O filme impacta pelo suave tom noir do cineasta que tem domínio exemplar dos atores em cena, além do notável senso de comunicação pela narrativa em off equilibrada de realismo puro e com doses de um clímax em alto grau de suspense, ao melhor estilo do mestre Alfred Hitchcock, num cenário com cores apropriadas para desenvolver a trama, através da fascinante fotografia de Pedro Luque, bem coadjuvado pela trilha sonora adequada e no ponto certo de Guilherme e Gustavo Garbato. A equipe técnica é fundamental e está bem afinada com o contexto da realização, que começa com o estupro como mola propulsora para mergulhar no desenrolar do enredo sobre os medos do ser humano e as multifobias do protagonista Mario (Leonardo Sbaraglia- excelente desempenho do intérprete de Relatos Selvagens). Ele assiste dentro de casa, paralisado e em estado quase catatônico, sua mulher Diana (Carolina Dieckmann- no melhor papel da carreira) ser violentada por dois rapazes, sendo um deles Néstor (Chino Darín- filho do astro Ricardo Darín) que trabalha num sinistro viveiro de plantas com a mãe (Mirela Pascual, atriz do filme uruguaio Wisky), entre as quais os cactos espinhosos alegóricos do matrimônio conturbado.

O realizador interage com o espectador e conta a cena brutal duas vezes: uma pela ótica da vítima e a outra pelo marido que vai buscar os dois filhos menores na escola. O segredo será mantido até o desfecho entre o casal. Um finge ao outro, e vice-versa, que não sabe nada do fato. Como num jogo de xadrez, as peças do tabuleiro se movem com o andar da história. Há um clima de terror silencioso entre os dois que causa tensão sufocante máxima. Diana sofre com os pesadelos noturnos das lembranças do dia fatídico, já Mário nutre um sentimento de culpa, está sempre ofegante e não consegue esconder sua raiva, seu ódio imensurável pela situação dos abusadores identificados por ele. Cria um personagem fictício, como na vida real em que escreve roteiros para filmes, para atingir seu objetivo da vingança servida como um prato frio de comida, tentando afastar desta forma os fantasmas que lhe rodeiam e povoam sua mente de um homem frágil e repleto de medos fóbicos doentios que pululam seu interior.

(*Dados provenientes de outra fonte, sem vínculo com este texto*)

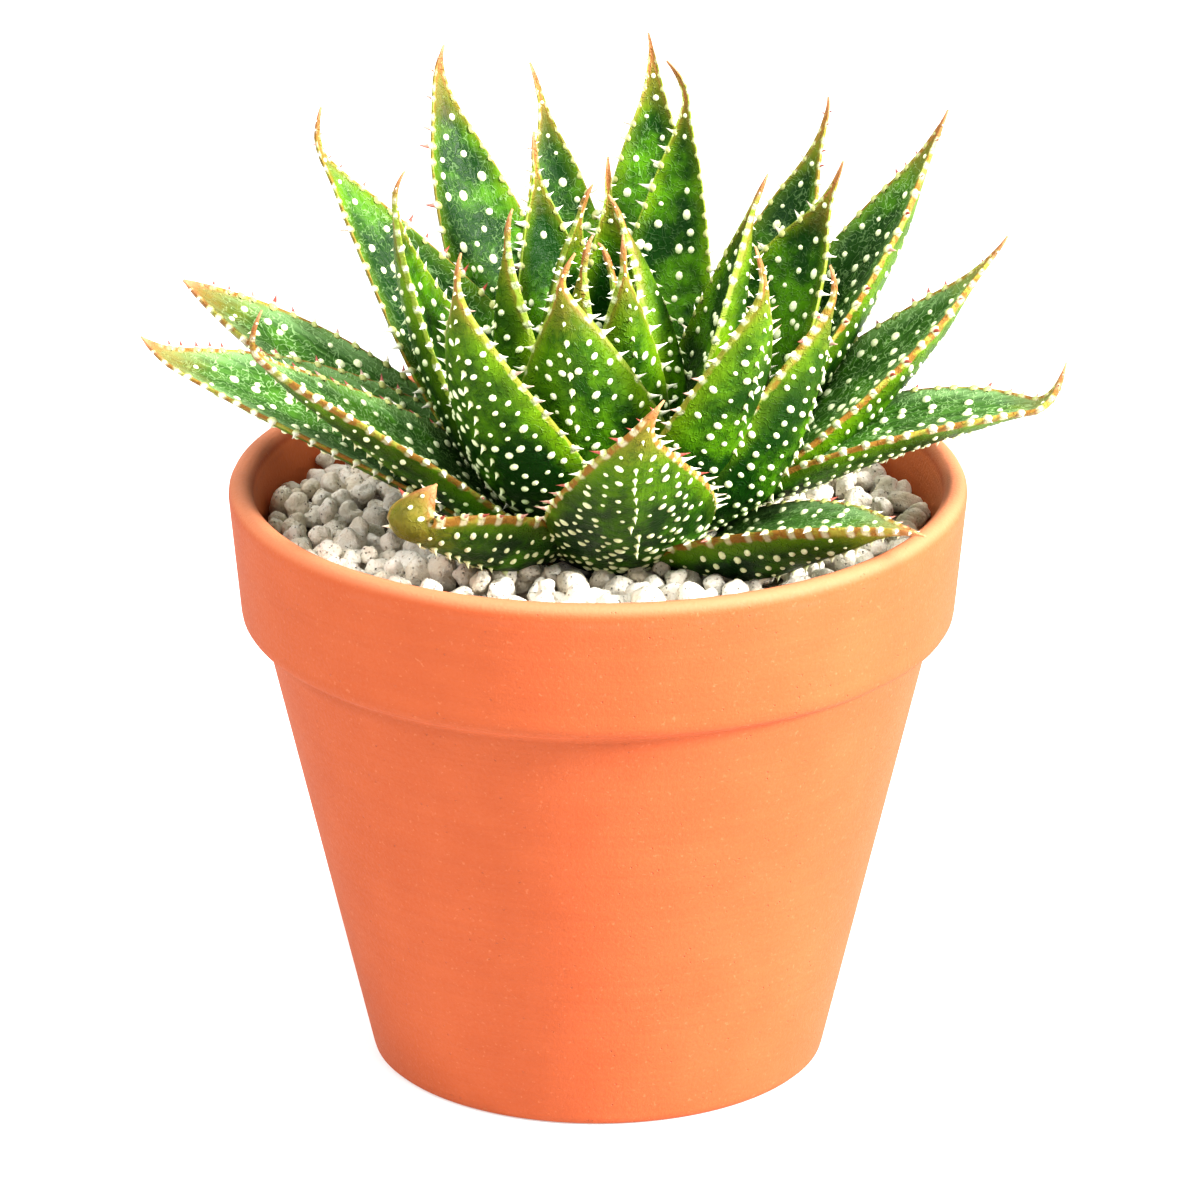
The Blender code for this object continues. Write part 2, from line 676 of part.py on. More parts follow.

O Silêncio do Céu desborda o drama para ir ao encontro dos componentes essenciais do thriller policial e flertar com o suspense psicológico, até chegar à tragédia iminente com elementos de dor, amor, repulsa e sinais de traição que irão se desanuviando para um epílogo explosivo para reconquistar não só a mulher amada, de quem recém estava separado, e agora na fase de superação para a definitiva reaproximação, mas principalmente adquirir a autoestima perdida. Uma típica simbiose de uma aliança para buscar a dignidade que se evaporou pelo caminho tortuoso do sentimento da perda. O filme retrata com ênfase o vazio existencial do casal esmagado por segredos que são mantidos como um ato de cumplicidade que irá aos poucos sendo preenchido por revelações implícitas assustadoras, sem que haja necessidade de expressar diretamente entre eles naquele ambiente claustrofóbico e perverso.

Em drama com temática similar, Paulina (2015), do argentino Santiago Mitre, aborda a violência feminina de uma maneira pouco convencional, ao contextualizar a trama e dar luzes à história em uma reflexão profunda, tendo como subtema a justiça a serviço dos interesses pessoais de poderosos. Dutra retrata um filme inquietante que perturba de certa forma a plateia, tanto pela ótica da mulher violada que lida calada com seu sofrimento de vítima, como também mexe na angústia dolorosa do homem fragilizado desde a infância, como relata no prólogo, para buscar forças exteriores que irão lhe dar combustível para reagir internamente como um digno ser racional que pode exorcizar suas quimeras ameaçadoras que o acompanham e o tornam uma pessoa sem reação, como uma parasita que assiste a tudo imóvel. Mas a catarse final o reabilitará por alguns momentos, não em definitivo, como confessa à esposa no encontro no interior do carro, numa bela cena que emociona e comove sem ter a pretensão de soluções definitivas. Uma obra estupenda de um ensaio psicológico da construção de dois sensíveis personagens melancólicos que o destino aproximou nesta fusão de gêneros de elogiado domínio estético superior aos anteriores do cineasta que, ao lado do polêmico Aquarius, deverá estar entre os dez melhores do ano.